The True Cost of a Hard Money Loan (Hidden Fees Worked Example)

Hard money lenders quote rates around 10–13% — but the all-in cost of capital is higher once points, junk fees, prepayment penalties, and per-diem are layered in. Here's how to compute the true cost on any hard money loan, with a worked example showing where the marketed rate diverges from reality.

A hard money lender quotes you 10.5% interest on a 6-month fix and flip loan. You write 10.5% into your spreadsheet. Six months later you close the project and the loan paperwork shows you paid the equivalent of 16% annualized. Where did the gap come from?

Every operator who has done more than five flips has had this moment. The marketed rate is the headline; the all-in cost of capital is the truth. This post shows you how to compute the truth before you sign.

The five components of hard money cost

  • 1. Interest rate (marketed) — 9–13% annualized, interest-only on the drawn balance.
  • 2. Origination points — 1–3% of loan amount, paid at close.
  • 3. Junk fees — underwriting fee, processing fee, document prep, wire fee, servicing fee. Add $1,500–4,000 to most closings.
  • 4. Prepayment penalties / minimum interest — most hard money loans have a 3–6 month minimum interest charge, so a fast 4-month flip pays the same as a 6-month one in some structures.
  • 5. Per-diem & extension fees — if you blow past maturity, expect 1% extension fee + 14–18% default rate on the unpaid balance.
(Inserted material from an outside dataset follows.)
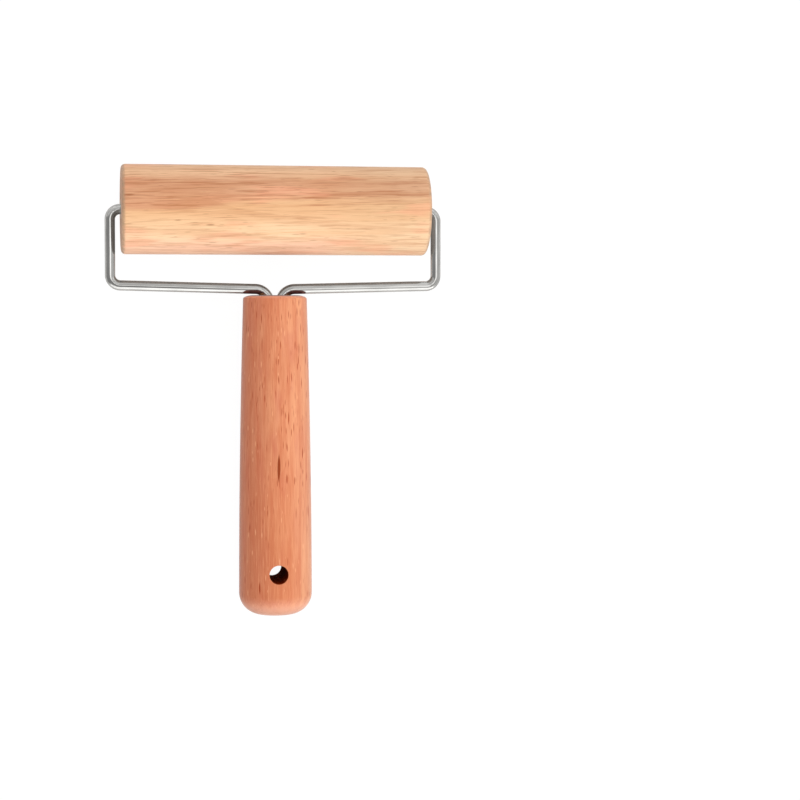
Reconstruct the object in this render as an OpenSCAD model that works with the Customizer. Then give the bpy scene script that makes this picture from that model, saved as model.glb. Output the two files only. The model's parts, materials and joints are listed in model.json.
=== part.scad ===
// Hand roller. A wooden roller turns on the stub ends of two bent wires, whose tails are
// set side by side in a turned wooden handle. All sizes are in millimetres.
// It is drawn as it lies on a table: the roller and the handle's wide end both touch Z = 0,
// +X runs along the roller, and the handle points along -Y.

/* [Roller] */
// Diameter of the roller
roller_d = 35; // [28:0.5:45]
// Length of the roller
roller_l = 120; // [80:1:160]
// Rounding of the roller's two rims
rim_round = 1.7; // [0.5:0.1:3]

/* [Bushes] */
// Wall of the sleeve in each end of the roller
bush_wall = 2; // [1.5:0.1:3]
// Length of that sleeve
bush_l = 18; // [14:1:24]
// Chamfer at the sleeve's mouth, where the stub end goes in
bush_mouth = 0.8; // [0.3:0.1:1.2]

/* [Wire yoke] */
// Diameter of the wire
wire_d = 4; // [3:0.1:5]
// Gap between the roller's end face and the leg beside it
leg_gap = 2.25; // [1.8:0.05:4]
// Gap between the roller and the run of wire behind it, at the corner
run_gap = 10; // [6:0.5:20]
// Slope of each run towards the handle, in degrees
run_slope = 1.4; // [0.5:0.1:6]
// Centreline radius of the two corner bends of each wire
corner_bend = 4; // [3.5:0.1:4.8]
// Centreline radius of the bend into the handle
entry_bend = 5.6; // [4.5:0.1:7]
// How far each stub end reaches into the roller
stub_l = 16; // [10:1:20]
// How far each tail reaches into the handle
tail_l = 45; // [30:1:60]
// Space between the two tails
tail_gap = 0.4; // [0.2:0.1:1]

/* [Handle] */
// Length of the handle
handle_l = 126; // [90:1:150]
// Diameter of the handle at the wire end
handle_top_d = 25; // [23:0.5:27.5]
// Diameter of the handle at the wide end
handle_end_d = 28.8; // [28:0.2:34]
// Rounding of the wide end
end_round = 8.6; // [4:0.2:11]
// Rounding of the rim at the wire end
top_round = 1; // [0.5:0.1:2]
// Diameter of the hanging hole
hang_hole_d = 7.4; // [5:0.2:10]
// Height of the hanging hole's centre above the wide end
hang_hole_up = 17; // [14:0.5:30]
// Margin around the wires at the countersunk mouth of the socket
mouth_margin = 0.8; // [0.4:0.1:1.5]

/* [Fits] */
// Radial running clearance between a stub end and its sleeve
stub_clearance = 0.05; // [0.02:0.01:0.08]
// Radial clearance between a sleeve and its hole in the roller
bush_seat = 0.02; // [0.01:0.01:0.05]
// Gap between the wires and the handle's top face
seat_gap = 0.3; // [0.1:0.1:1]
// Thickness of adhesive between the tails and the socket's wall
glue_wall = 0.3; // [0.2:0.1:0.6]
// Gap drawn between the set adhesive and what it bonds to
glue_line = 0.02; // [0.01:0.01:0.05]

/* [Hidden] */
$fn = 96;
roller_r = roller_d / 2;
wire_r = wire_d / 2;
bush_r = wire_r + bush_wall;
bush_hole_spare = 1;
bush_hole_l = bush_l + bush_hole_spare;
stub_chamfer = 0.5;
cut_past = 1;

// The yoke, in the plane of the roller's axis and the handle's axis. Lengths are kept to a
// hundredth, so that each bend ends exactly where the next straight begins.
function hundredth(v) = round(v * 100) / 100;
leg_x = roller_l / 2 + leg_gap + wire_r;
corner_y = roller_r + run_gap + wire_r;
turn = 90 - run_slope;
leg_end_y = hundredth(corner_y - corner_bend * tan(turn / 2));
tail_x = tail_gap / 2 + wire_r;
run_l = hundredth((leg_x - tail_x) / cos(run_slope) - (corner_bend + entry_bend) * tan(turn / 2));
entry_y = corner_y + (leg_x - tail_x) * tan(run_slope);
tail_start_y = entry_y + entry_bend * tan(turn / 2);
bend_thinning = 0.01;
bend_lap = 0.05;

// The handle, as distances from the roller's axis. Its side bows outwards, and is parallel to
// the handle's axis at the wide end.
top_y = hundredth(entry_y + wire_r + seat_gap);
end_y = top_y + handle_l;
top_r = handle_top_d / 2;
end_r = handle_end_d / 2;
function side_r(y) = end_r - (end_r - top_r) * pow((end_y - y) / handle_l, 2);
top_arc_y = top_y + top_round;
top_arc_r = hundredth(side_r(top_arc_y) - top_round);
end_arc_y = end_y - end_round;
end_arc_r = end_r - end_round;
side_steps = 12;
hang_y = end_y - hang_hole_up;
tail_straight_l = hundredth(top_y + tail_l - tail_start_y);

// The socket for the two tails, with a countersunk mouth that clears the bends.
socket_r = tail_gap / 2 + wire_d + glue_wall;
socket_spare = 2;
socket_l = tail_l + socket_spare;
resin_drop = 0.3;
bend_drop = tail_start_y - top_y;
bend_inner = entry_bend - wire_r;
mouth_bend_x = tail_x + entry_bend - sqrt(max(0, pow(bend_inner, 2) - pow(bend_drop, 2)));
mouth_r = hundredth(mouth_bend_x + mouth_margin);
mouth_l = mouth_r - socket_r;

// Lying down: the tilt about the roller's axis that rests the wide end on the table.
rest_reach = sqrt(pow(end_arc_y, 2) + pow(end_arc_r, 2));
rest_tilt = asin((roller_r - end_round) / rest_reach) - atan2(end_arc_r, end_arc_y);
far_y = end_arc_y * cos(rest_tilt) + end_arc_r * sin(rest_tilt) + end_round;
shift_y = (far_y - roller_r) / 2;

// Moves what is drawn around the roller's axis to where it lies on the table.
module lie_down() {
    translate([0, shift_y, roller_r]) rotate([rest_tilt, 0, 0]) children();
}

// A bend of wire around the origin, swept anticlockwise from start. Wire thins a little where
// it is bent, so the ends of a bend sit just inside the straights that they run into.
module bend(bend_r, start, sweep, r) {
    rotate_extrude(start = start, angle = sweep)
        translate([bend_r, 0])
            circle(r = r - bend_thinning);
}

// A straight of wire along +Z, carried a little way into the bends at its ends.
module straight(length, r) {
    translate([0, 0, -bend_lap]) cylinder(r = r, h = length + 2 * bend_lap);
}

// The right-hand wire. A positive grow gives the space it needs in the adhesive.
module wire(grow = 0) {
    r = wire_r + grow;
    stub_end = roller_l / 2 - stub_l;
    arc_x = leg_x - corner_bend;
    translate([stub_end, 0, 0]) rotate([0, 90, 0]) {
        cylinder(r1 = r - stub_chamfer, r2 = r, h = stub_chamfer);
        translate([0, 0, stub_chamfer])
            cylinder(r = r, h = arc_x - stub_end - stub_chamfer + bend_lap);
    }
    translate([arc_x, -corner_bend, 0]) bend(corner_bend, 0, 90, r);
    translate([leg_x, -corner_bend, 0])
        rotate([90, 0, 0]) straight(leg_end_y - corner_bend, r);
    translate([arc_x, -leg_end_y, 0]) {
        bend(corner_bend, -turn, turn, r);
        rotate([0, 0, run_slope]) {
            translate([0, -corner_bend, 0]) rotate([0, -90, 0]) straight(run_l, r);
            translate([-run_l, -corner_bend - entry_bend, 0]) {
                bend(entry_bend, 90, turn, r);
                rotate([0, 0, -run_slope]) translate([-entry_bend, bend_lap, 0])
                    rotate([90, 0, 0]) cylinder(r = r, h = tail_straight_l + bend_lap + grow);
            }
        }
    }
}

// The right-hand sleeve, flush with the roller's end face.
module bush() {
    bore_r = wire_r + stub_clearance;
    translate([roller_l / 2 - bush_l, 0, 0])
        rotate([0, 90, 0])
            difference() {
                cylinder(r = bush_r, h = bush_l);
                translate([0, 0, -cut_past]) cylinder(r = bore_r, h = bush_l + 2 * cut_past);
                translate([0, 0, bush_l - bush_mouth])
                    cylinder(r1 = bore_r, r2 = bore_r + bush_mouth, h = bush_mouth);
            }
}

// Half of the roller's outline, as radius and distance along the axis.
module roller_outline() {
    translate([0, -roller_l / 2]) square([roller_r - rim_round, roller_l]);
    translate([0, rim_round - roller_l / 2]) square([roller_r, roller_l - 2 * rim_round]);
    for (end = [-1, 1])
        translate([roller_r - rim_round, end * (roller_l / 2 - rim_round)])
            circle(r = rim_round);
}

// Half of the handle's outline, as radius and distance from the roller's axis.
module handle_outline() {
    step = (end_arc_y - top_arc_y) / side_steps;
    bow = [for (i = [1:side_steps - 1]) [side_r(top_arc_y + i * step), top_arc_y + i * step]];
    polygon(concat(
        [[0, top_y], [top_arc_r, top_y], [top_arc_r, top_arc_y], [top_arc_r + top_round, top_arc_y]],
        bow,
        [[end_r, end_arc_y], [end_arc_r, end_arc_y], [end_arc_r, end_y], [0, end_y]]
    ));
    intersection() {
        translate([end_arc_r, end_arc_y]) circle(r = end_round);
        translate([end_arc_r, end_arc_y]) square(end_round);
    }
    intersection() {
        translate([top_arc_r, top_arc_y]) circle(r = top_round);
        translate([top_arc_r, top_y]) square(top_round);
    }
}

// The socket and its countersunk mouth, from lip above the handle's top face. The adhesive that
// fills it is drawn smaller by inset.
module socket(inset, lip) {
    translate([0, 0, top_y - lip]) {
        cylinder(r = socket_r - inset, h = socket_l + lip - inset);
        cylinder(r1 = mouth_r + lip - inset, r2 = socket_r - inset, h = mouth_l + lip);
    }
}

module roller() {
    color([0.80, 0.60, 0.42])
        lie_down()
            rotate([0, 90, 0])
                difference() {
                    rotate_extrude() roller_outline();
                    for (end = [0, 180])
                        rotate([end, 0, 0])
                            translate([0, 0, roller_l / 2 - bush_hole_l])
                                cylinder(r = bush_r + bush_seat, h = bush_hole_l + cut_past);
                }
}

module right_bush() {
    color([0.93, 0.92, 0.88]) lie_down() bush();
}

module left_bush() {
    color([0.93, 0.92, 0.88]) lie_down() mirror([1, 0, 0]) bush();
}

module right_arm() {
    color([0.78, 0.78, 0.80]) lie_down() wire();
}

module left_arm() {
    color([0.78, 0.78, 0.80]) lie_down() mirror([1, 0, 0]) wire();
}

module handle() {
    color([0.82, 0.50, 0.35])
        lie_down()
            difference() {
                rotate([90, 0, 0]) rotate_extrude() handle_outline();
                rotate([90, 0, 0]) socket(0, cut_past);
                translate([0, -hang_y, -end_r - cut_past])
                    cylinder(d = hang_hole_d, h = handle_end_d + 2 * cut_past);
            }
}

module socket_resin() {
    color([0.72, 0.58, 0.36])
        lie_down()
            difference() {
                rotate([90, 0, 0]) socket(glue_line, -resin_drop);
                wire(glue_line);
                mirror([1, 0, 0]) wire(glue_line);
            }
}

roller();
left_bush();
right_bush();
left_arm();
right_arm();
handle();
socket_resin();
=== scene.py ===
"""Looks of a wooden hand roller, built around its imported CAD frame.

Lengths are in metres, but a material counts in millimetres. Pieces are drawn in the tool's own
frame, as it is held upright: the origin is the middle of the roller's axis, +X runs along the
roller, the handle points along -Y and +Z faces the viewer. LYING turns and lifts that frame to
where the tool lies on a table.
"""

import json
import math
from collections import namedtuple

import bmesh
import bpy
from mathutils import Matrix, Vector


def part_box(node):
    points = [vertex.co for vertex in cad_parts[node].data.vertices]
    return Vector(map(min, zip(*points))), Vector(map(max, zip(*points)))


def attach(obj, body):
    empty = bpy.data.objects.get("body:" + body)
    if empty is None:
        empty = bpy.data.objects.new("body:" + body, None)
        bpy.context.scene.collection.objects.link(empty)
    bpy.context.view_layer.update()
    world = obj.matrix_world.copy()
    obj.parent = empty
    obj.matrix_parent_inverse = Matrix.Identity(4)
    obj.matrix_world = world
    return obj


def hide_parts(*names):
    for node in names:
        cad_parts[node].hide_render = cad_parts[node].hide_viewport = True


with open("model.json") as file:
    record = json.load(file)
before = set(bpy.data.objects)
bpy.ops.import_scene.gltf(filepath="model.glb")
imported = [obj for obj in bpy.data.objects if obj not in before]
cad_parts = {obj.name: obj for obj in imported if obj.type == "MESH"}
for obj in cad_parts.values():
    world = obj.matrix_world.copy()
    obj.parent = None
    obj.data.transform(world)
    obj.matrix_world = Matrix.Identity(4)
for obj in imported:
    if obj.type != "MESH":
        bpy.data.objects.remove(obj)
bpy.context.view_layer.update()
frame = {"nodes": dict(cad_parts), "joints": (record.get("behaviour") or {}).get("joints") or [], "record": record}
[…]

Worked example — a typical $400k fix and flip loan

Loan amount: $400,000. Marketed rate: 10.5%. Origination: 2 points. Junk fees: $2,500. Minimum interest: 6 months. Term: 12 months, interest-only. You close the flip and pay off in 7 months.
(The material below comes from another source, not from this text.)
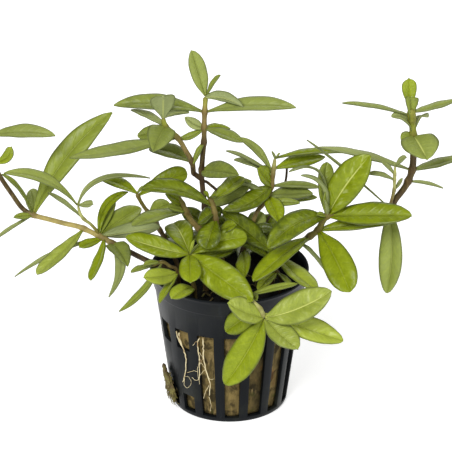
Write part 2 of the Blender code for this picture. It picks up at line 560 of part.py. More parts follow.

  • Interest paid: $400,000 × 10.5% ÷ 12 × 7 months = $24,500
  • Origination (2 points): $400,000 × 2% = $8,000 (paid at close)
  • Junk fees at close: $2,500
  • Total cost of capital: $35,000 on a 7-month hold

Annualized, that's $35,000 ÷ ($400,000 × 7/12) ≈ 15.0% all-in cost — not the 10.5% you wrote in the spreadsheet. The gap is 4.5 percentage points, or about $11k per $400k loan over 6–7 months. Multiply that across 4 flips a year and you've under-budgeted $44k.

The shorter the hold, the more points hurt

Points are a fixed cost paid up-front, so they amortize across whatever your hold period turns out to be. Same $8k of points on a 4-month flip vs a 9-month flip:

  • 4-month hold: $8k ÷ ($400k × 4/12) = 6.0% annualized — on top of the 10.5% interest rate.
  • 7-month hold: $8k ÷ ($400k × 7/12) = 3.4% annualized.
  • 9-month hold: $8k ÷ ($400k × 9/12) = 2.7% annualized.
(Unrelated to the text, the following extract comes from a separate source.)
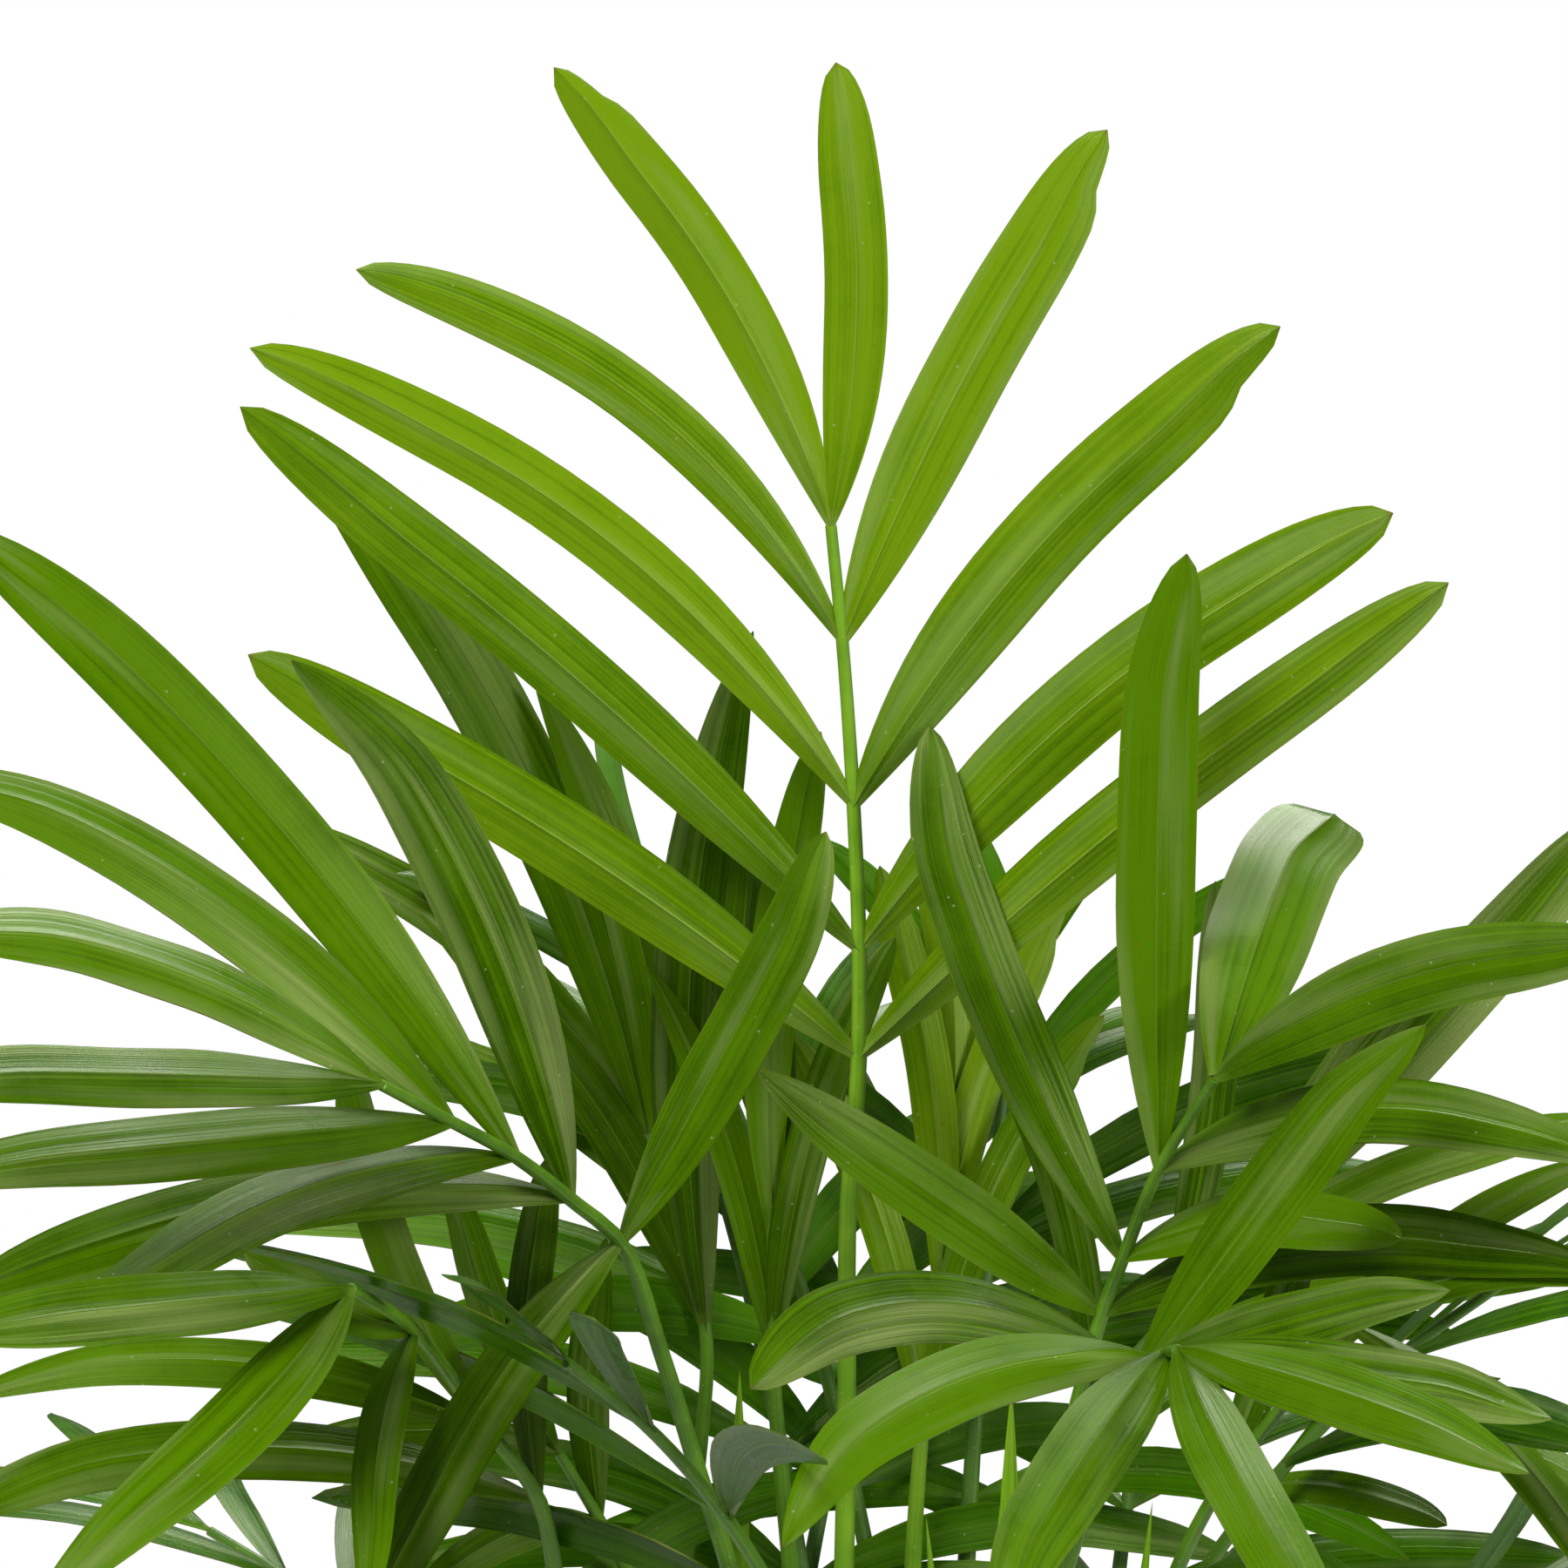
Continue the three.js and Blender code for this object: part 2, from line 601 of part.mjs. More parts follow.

This is why shorter is not always cheaper with hard money. Speed of execution matters, but a 4-month flip with 2 points doesn't save you what your spreadsheet thinks it does.

When the minimum interest provision bites

Many hard money loans have a "minimum interest" clause — the lender is guaranteed to collect at least N months of interest regardless of when you pay off. Common values: 3 months, 6 months. On a $400k loan at 10.5% with 6-month minimum, paying off at month 4 still triggers 6 months of interest charges: $21,000 instead of the $14,000 you'd otherwise owe.

Always read the prepayment clause before signing. It is the single most expensive paragraph in a hard money loan document, and most operators skim it.

Hard money vs DSCR — when to pivot

Hard money is acquisition + rehab financing. DSCR is takeout financing. The right move on a BRRRR is hard money for 4–9 months, then DSCR refinance once the property is stabilized — see the full comparison.

On a straight fix-and-flip, hard money is the dominant choice — DSCR doesn't underwrite vacant properties, and conventional won't close fast enough. Your job is to make hard money cheap by shopping rate sheets, negotiating points, reading the prepayment clause, and budgeting carry conservatively.

The kill list check

DealIntel's 25-point kill list specifically flags any fix-and-flip deal where projected hard-money carrying cost exceeds 30% of projected profit. That ratio is the single best leading indicator of a flip that pencils on paper and breaks in execution.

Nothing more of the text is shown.